After understanding the specifics, we ended up with 20 classes of documents. Some classes are more general, such as Assignment, some are as specific as Bankruptcy. The types we classify are: Assignment, Bill, Deed, Deed Of Separation, Deed Of Subordination, Deed Of Trust, Foreclosure, Deed In Lieu Foreclosure, Lien, Mortgage, Trustees Deed, Bankruptcy, Correction Deed, Lease, Modification, Quit Claim Deed, Release, Renunciation, Termination.
We chose these document types after summarizing the information present in each type. When the following services and routing are the same for similar documents, we do not distinguish them in target classes. We abandoned a few other types that do not occur in the real world often.

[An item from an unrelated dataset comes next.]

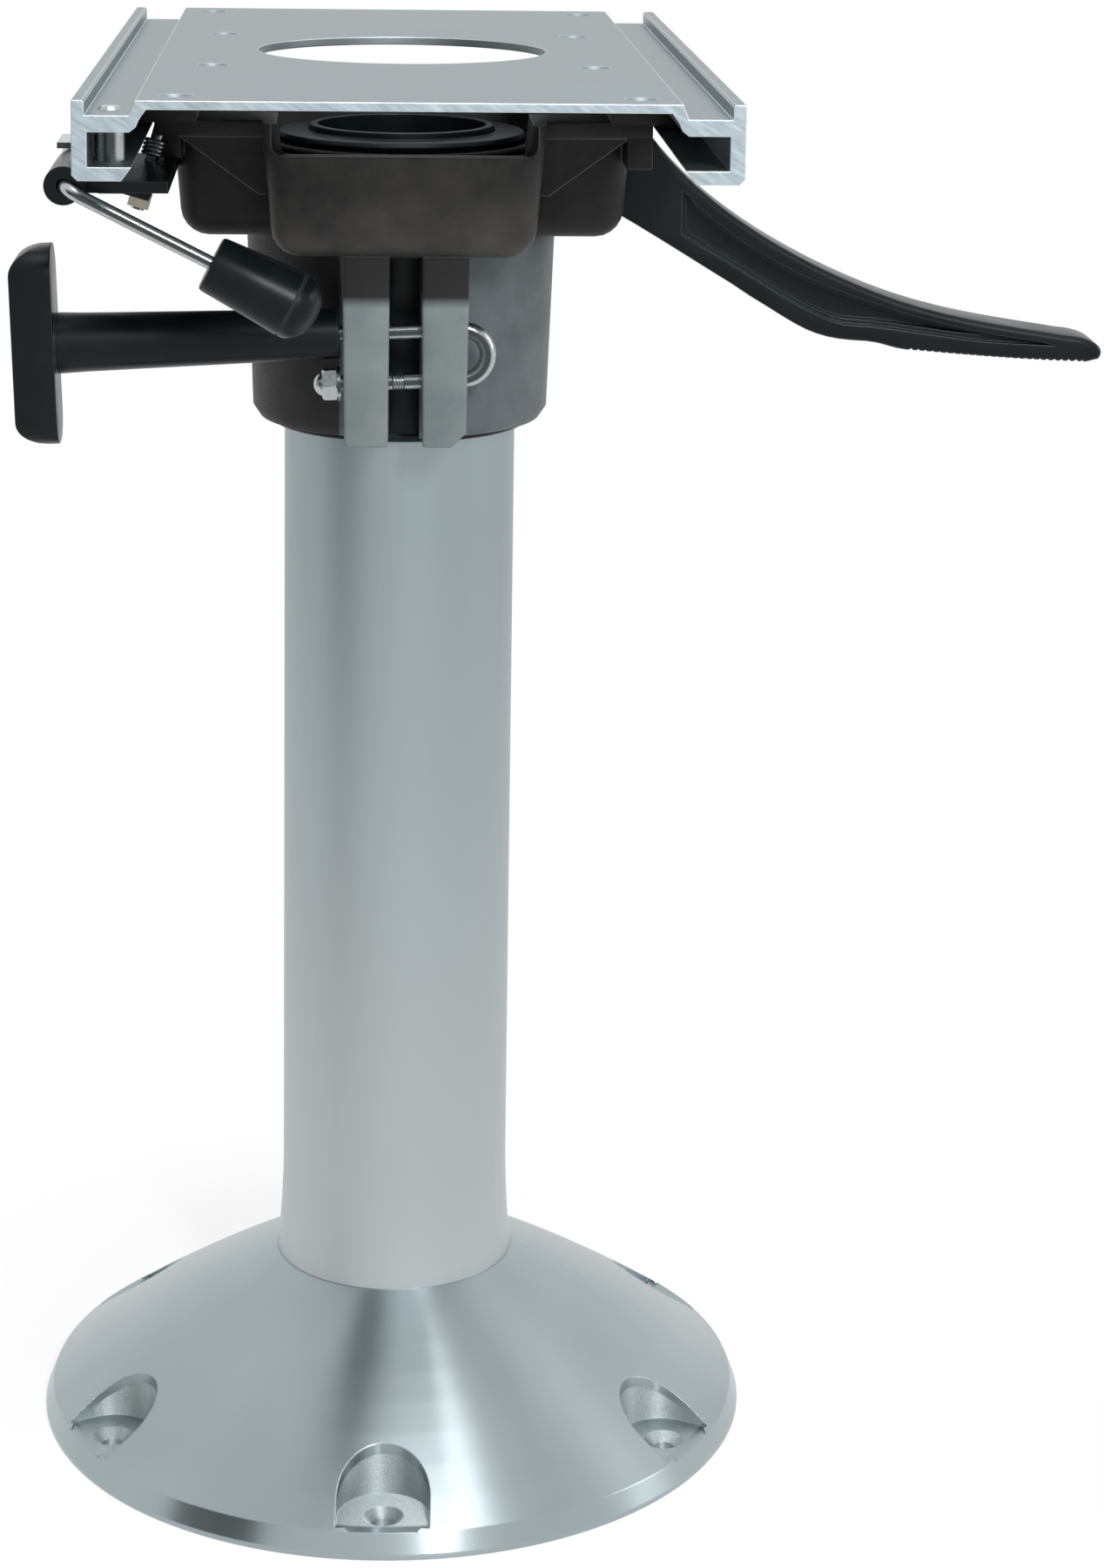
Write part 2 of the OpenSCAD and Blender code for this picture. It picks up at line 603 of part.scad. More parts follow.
// slant of the lock bolt, about its place under the wing
module lean() {
    translate([-bolt_x, 0, wing_z0]) rotate([0, lock_lean, 0]) translate([bolt_x, 0, -wing_z0]) children();
}
arm_z1 = barrel_z + 0.6;
arm_t = 3.4;
lock_bolt_y = -wing_half_l + 5;
barrel_front = rod_front - 3.6;
barrel_l = 40;
cam_y0 = -barrel_front + barrel_l + 1;
cam_l = 24;
cam_e = 1.2;         // throw of the cam
cam_lead = 20;       // angle of the throw ahead of upright
cam_r = 4.4;
rear_l = 34;
module lock_housing() {
    arm_front = barrel_front - 6;
    rear_y = cam_y0 + cam_l + 0.4;
    color("#1b1e21") difference() {
        union() {
            rod_y(-barrel_x, barrel_z, -barrel_front, -barrel_front + barrel_l, barrel_d / 2);
            translate([-barrel_x, -arm_front, arm_z1 - arm_t])
                cube([barrel_x - bolt_x + 4, arm_front + lock_bolt_y + 6, arm_t]);
            // rear bearing behind the cam
            rod_y(-barrel_x, barrel_z, rear_y, rear_y + rear_l, barrel_d / 2);
            translate([-barrel_x, lock_bolt_y, arm_z1 - arm_t])
                cube([barrel_x - bolt_x + 4, rear_y + 8 - lock_bolt_y, arm_t]);
            // lug beside the tub, with the nut under its slanting foot
            along_y(-wing_half_l - 9, lock_bolt_y + 5) translate([-flange_half_w, barrel_z]) polygon([
                [-16, 0.6], [3.3, 0.6], [3.3, -0.4], [-1.3, -9.6], [-8.9, -7.4], [-16, -7.4]]);
        }
        rod_y(-barrel_x, barrel_z, -barrel_front - eps, rear_y + rear_l + eps, rod_d / 2 + run_gap);
        // window for the cam
        translate([-barrel_x - 8, cam_y0 - 0.4, barrel_z - 8]) cube([15.4, cam_l + 0.8, 16]);
        lean() translate([-bolt_x, lock_bolt_y, nut_top - 3]) cylinder(r = 2.2, h = 20);
    }
}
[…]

Our objective was to classify them for the correct next routing and for the application of the consecutive services. For example, when we are looking for party names, dealing with the Bankruptcy type of document, we are not looking for more than one legal entity.
The documents are long and various. We can now start to think about the mathematical representation of them. Neural networks can be viewed as a complex encoders with classifier on top. These encoders are usually, in fact, powerful systems that can comprehend a lot of content and dependencies in text. However, the longer the text, the harder for a network to focus on a single word or single paragraph. There was a lot of research that confirms our intuition, which shows that the responsibility of classification of long documents on huge encoders is on the final layer and embeddings could be random to give similar results.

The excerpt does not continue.